I think it’s safe to say that Americans put marches and public demonstrations on a pedestal. The ability and desire to abandon one’s daily routine and take on some level of risk takes nerve and determination. It’s much easier to simply go online and complain on Facebook or better yet, write a bunch of comments on someone else’s blog. When we speak with our feet and assemble, we are saying more than our small voices could do alone. The mention of a protest and a march that we were not expecting tingles the ears and piques the interest. In its own way, it’s freedom of speech and assembly at their finest.

In light of the protests and riots in Ferguson and New York, I was driven to research the queer history of public displays of protest. The natural place to go was the birth of the modern public movement for our community, Stonewall. Anger at abuse by the police and the legal and political system fueled riots that lasted for several days. The oppressed minority took to the streets in violence and outrage, and although the moment began with violence, the LGBT efforts did not end there. The real difference wasn’t created by lighting cars on fire or coming to blows with police. In the weeks following, the community banded together and mobilized. We started writing, pampleting, and assembling. These organized non-violent efforts are where the change took root.

The protests and marches for government action and AIDS relief are a great example of the oppressed fighting to be heard and have their needs met. The Reagan administration and the world at large were doing essentially nothing to treat this illness and help a population that was marginalized. There was so much anger at the abuse of society and the government as the body count rose with little to no help coming from outside the community. This group organized, found its voice, and pushed for change and eventually succeeded, but not before many of them perished.

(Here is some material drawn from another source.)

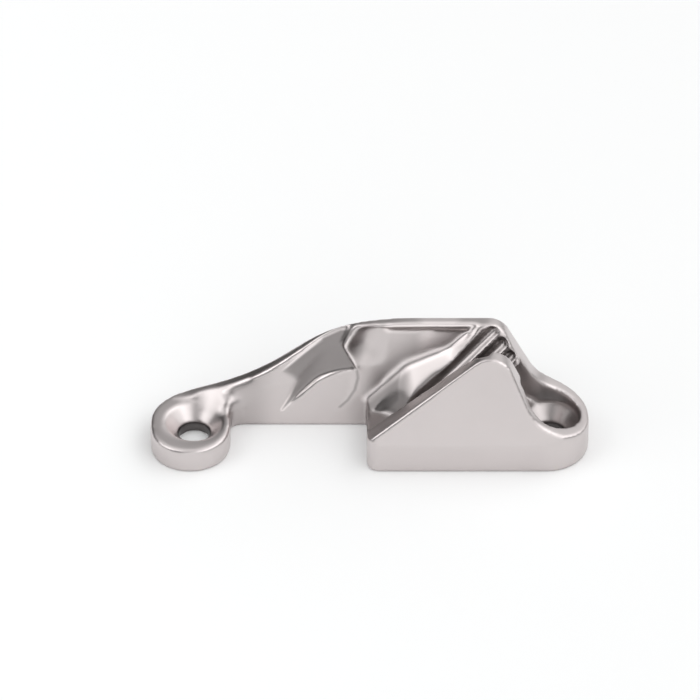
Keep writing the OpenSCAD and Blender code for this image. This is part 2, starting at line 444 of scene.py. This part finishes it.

Currently there is no shortage of violence and protests across the country. Communities are angry and up in arms and expressing their frustrations in many ways, some legal and some not. As in the case of the Stonewall Riots, violence may spring from frustration, but that doesn’t make it right or effective. If the queers at Stonewall had continued with violence as the only voice for their understandable anger, they would have never progressed to the point of relative acceptance today. Permanent change can only come when society has embraced your point. Shows of violence will only prolong the struggle by isolating the aggressor. Anger may be justified, but responding with violence is a short term response and only antagonizes an already tense situation. How better to educate society on the inherent wrongness of harming others than through putting aside violence ourselves?